Now I feel more confused then ever. My top issues are UTOPIA, commercially developing the area around the new 500 South and Legacy Parkway interchange, and managing how residential, commercial, and industrial areas come together. I'm against the RAP tax and the transportation tax. We already increased our property taxes just a few years ago to pay for the new South Davis Recreation Center. To me that amounts to a "recreation" tax. We also pay more for our car registration to pay for corridor preservation, which is the same thing that the new transportation tax is to go for.

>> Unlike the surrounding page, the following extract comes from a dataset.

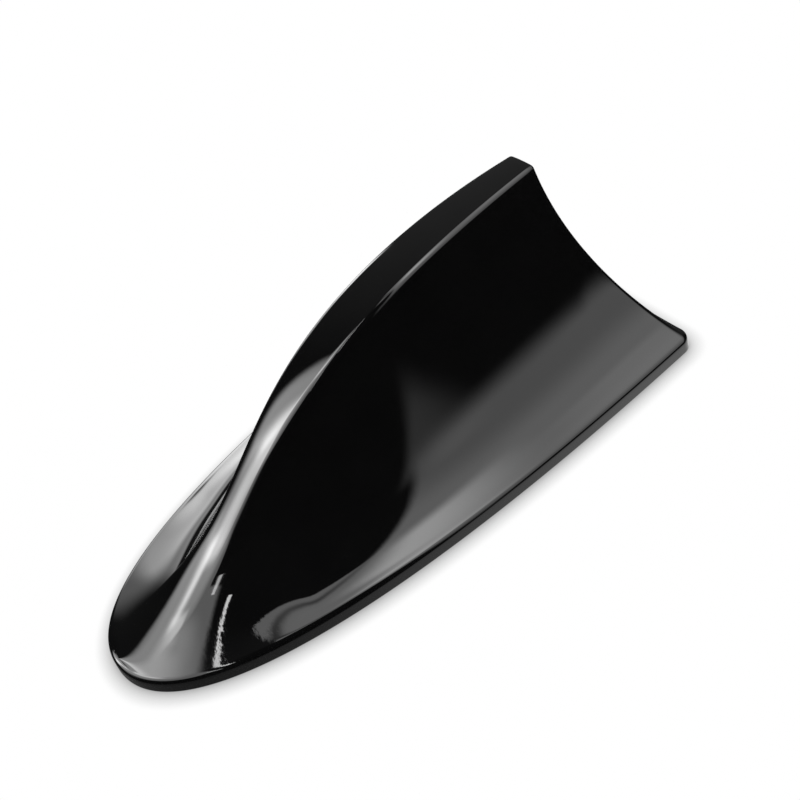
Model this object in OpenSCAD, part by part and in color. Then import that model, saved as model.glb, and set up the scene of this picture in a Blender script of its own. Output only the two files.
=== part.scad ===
/* [Fin cover] */
// Length of the cover along the roof, nose to tail
fin_length = 165; // [156:1:176]
// Width of the cover across its tail corners
tail_width = 74; // [70:1:80]
// How full the nose is, as the reach of its first outline handle
nose_full = 26; // [22:1:30]
// Distance from the nose to the outline's shoulder handle
shoulder_at = 55; // [45:1:65]
// Width of the cover at the shoulder handle
shoulder_width = 78; // [72:1:84]
// Height of the crest at its tip, without the crown of the strip
crest_height = 56; // [50:1:62]
// How far the tip of the crest stands forward of the tail
tip_setback = 18; // [14:1:24]
// Rise of the crown across the crest strip
strip_crown = 0.2; // [0.1:0.05:0.6]
// Rounding of the two creases beside the crest strip
crease_round = 1.1; // [0.7:0.1:1.5]
// Plan radius of the tail corners at the roof
corner_radius = 4; // [3:0.5:6]
// Rounding of the tip's edges
tip_round = 0.6; // [0.4:0.1:0.8]
// Bow of the tail edge in plan
tail_bow = 1; // [0:0.5:3]
// Wall thickness of the cover
wall = 2.2; // [1.8:0.1:2.6]

/* [Rim] */
// Height of the rim band at its upper edge
rim_height = 4.3; // [3.8:0.1:5]
// Rounding of the rim's upper edge
rim_round = 1.3; // [0.8:0.1:1.6]
// How far the rim band leans in over its height
rim_lean = 0.5; // [0:0.1:0.8]
// Distance from the outline to the pocket for the base plate
pocket_inset = 5.6; // [5:0.2:7]
// Height of the ceiling at the edge of that pocket
pocket_height = 3.1; // [2.9:0.1:3.4]

/* [Rim seal and base] */
// Distance from the outline to the groove of the rim seal
groove_inset = 1.9; // [1.7:0.1:2.3]
// Width of that groove
groove_width = 2.2; // [1.6:0.1:2.4]
// Depth of that groove
groove_depth = 2; // [1.4:0.1:2.4]
// Thickness of the foam tape that sticks the aerial to the roof
tape_thick = 1.1; // [0.8:0.1:1.2]
// Thickness of the base plate
plate_thick = 1.8; // [1.5:0.1:1.9]
// Fit of the base plate in its pocket, each side
plate_fit = 0.2; // [0.1:0.05:0.4]

/* [Screws] */
// Shank diameter of the self-tapping screws that hold the base plate
cover_screw = 2; // [1.8:0.1:2.4]
// Length of those screws under the head's face
cover_screw_length = 4.8; // [4:0.1:5]
// Outer diameter of the cover's screw bosses
boss_diameter = 5.6; // [4.8:0.2:6.4]
// Shank diameter of the board screws
board_screw = 1.8; // [1.6:0.1:2]

/* [Boards] */
// Front edge of the amplifier board, as a share of the cover's length from the nose
board_front = 0.35; // [0.33:0.01:0.37]
// Distance from the rear edge of the amplifier board to the tail
board_tail_gap = 25; // [24:1:30]
// Width of the amplifier board
board_width = 26; // [24:1:28]
// Thickness of the amplifier board
board_thick = 1.6; // [1:0.1:1.6]
// Height of the posts that carry the amplifier board
post_height = 2.8; // [2.4:0.1:3.4]
// Front edge of the upright aerial board, as a share of the cover's length
mast_front = 0.56; // [0.55:0.01:0.57]
// Distance from the rear edge of the aerial board to that of the amplifier board
mast_margin = 4; // [3:0.5:6]
// Thickness of the upright aerial board
mast_thick = 1; // [0.8:0.1:1.2]
// Thickness of the ground plate under the amplifier board
ground_thick = 0.5; // [0.3:0.1:0.8]

/* [Aerial element] */
// Outer diameter of the coil
coil_diameter = 8.4; // [7.6:0.2:9]
// Wire diameter of the coil
coil_wire = 0.8; // [0.6:0.1:1]
// Turns of the coil
coil_turns = 9; // [6:1:10]
// Height of the coil's axis above the roof
coil_height = 27; // [24:1:30]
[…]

As you can see my opinions don't match up with anyone. As you know from a previous post, I'm against Jill Hadley Evans. I strongly disagree with Gary Sharp on the National League of Cities conference issue. I also feel like Rick Earnshaw has been involved in city politics for too long now. I feel if you can't accomplish everything that you wanted to get done after being on the council for more than 12 years, it's time to step aside and give somebody else a chance. I guess that would be my bottom three.

Friday, November 02, 2007

UTOPIA, what's the next step?

So what's the next step in getting UTOPIA to come to Woods Cross? Well in the Utah State Code, it states that a city must do the following:

(1) hold a preliminary public hearing;
(2) if the legislative body elects to proceed after holding the preliminary public hearing required by Subsection (1), approve the hiring of a feasibility consultant to conduct a feasibility study in accordance with Section 10-18-203.

So it seems to me that the next step is to hold a preliminary public hearing. This preliminary public hearing won't cost the city anything other than time. So we need to contact our elected City Council Members and get them to hold a preliminary public hearing. I highly doubt that election night is a good night to hold a public hearing, but, I see no reason why one can't be scheduled for November 20th.